[leetcode] 99. Recover Binary Search Tree 解题报告

题目链接：https://leetcode.com/problems/recover-binary-search-tree/

Two elements of a binary search tree (BST) are swapped by mistake.

Recover the tree without changing its structure.

Note:
A solution using O( n ) space is pretty straight forward. Could you devise a constant space solution?

confused what "{1,#,2,3}" means? > read more on how binary tree is serialized on OJ.
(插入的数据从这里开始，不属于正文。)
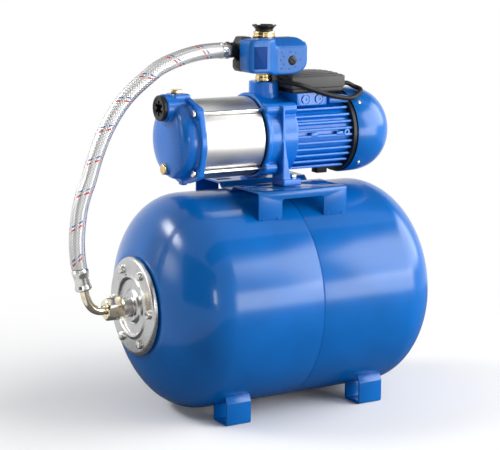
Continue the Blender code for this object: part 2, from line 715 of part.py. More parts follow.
def tank_clearance_tool(name, start, end):
    """The room that a piece on the tank leaves for the drum, whose right half is narrower."""
    wide = TANK_RADIUS + GAP
    narrow = wide - TANK_SEAM_STEP
    step = TANK_SEAM_X + GAP
    return turned(name, [(start, wide), (step, wide), (step, narrow), (end, narrow)],
                  (0, 0, TANK_Z), X, segments=TANK_SEGMENTS)


def build_feet():
    room = tank_clearance_tool("feet_room", -FOOT_MIDDLE_X - FOOT_WIDTH, FOOT_MIDDLE_X + FOOT_WIDTH)
    half_sheet = FOOT_SHEET / 2
    lean = FOOT_OUTER_Y - 11 * MM
    for side, front in (("front", -1), ("rear", 1)):
        for end, middle_x in (("left", -FOOT_MIDDLE_X), ("right", FOOT_MIDDLE_X)):
            path = [
                (front * (FOOT_INNER_Y), 34 * MM),
                (front * FOOT_INNER_Y, half_sheet),
                (front * (FOOT_OUTER_Y - half_sheet), half_sheet),
                (front * (FOOT_OUTER_Y - half_sheet), FOOT_BEND_HEIGHT),
                (front * lean, FOOT_BEND_HEIGHT + 17 * MM),
            ]
            name = f"foot_{side}_{end}"
            foot = sheet(name, fillet(path, 3 * MM, 1), -FOOT_WIDTH / 2, FOOT_WIDTH / 2, FOOT_SHEET,
                         BLUE, (middle_x, 0, 0))
            middle_y = front * (FOOT_OUTER_Y + FOOT_INNER_Y) / 2
            hole = prism(name + "_slot", slot((0, middle_y), FOOT_SLOT_LENGTH, FOOT_SLOT_WIDTH),
                         -FOOT_SHEET, 2 * FOOT_SHEET, Z, (middle_x, 0, 0))
            cut(foot, room, hole)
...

思路：可以用递归实现O(n)空间复杂度的方法，这几天好浮躁，等我下次再来写O(1)的实现的吧。

代码如下：

/**
 * Definition for a binary tree node.
 * struct TreeNode {
 *     int val;
 *     TreeNode *left;
 *     TreeNode *right;
 *     TreeNode(int x) : val(x), left(NULL), right(NULL) {}
 * };
 */
class Solution {
public:
    void inOrder(TreeNode* root)
    {
        if(!root) return;
        inOrder(root->left);
        if(pre)
        {
            if(pre->val > root->val)
            {
                if(!first)
                    first = pre;
                second = root;
            }
        }
        pre = root;
        inOrder(root->right);
    }
    void recoverTree(TreeNode* root) {
        if(!root) return;
        first = NULL, second = NULL, pre = NULL;
        int tem;
        inOrder(root);
        tem = first->val;
        first->val = second->val;
        second->val = tem;
    }
private:
    TreeNode *first, *second, *pre;
};

参考：不知道哪个博客了，昨天做的这题，本来还想继续写O(1)的算法，噢！已经开始正式上课了，我必须要尽快刷完leetcode！不然就没时间了！开放的题目目前有250+左右，我还有70+的题目没做，希望这个月底能做完！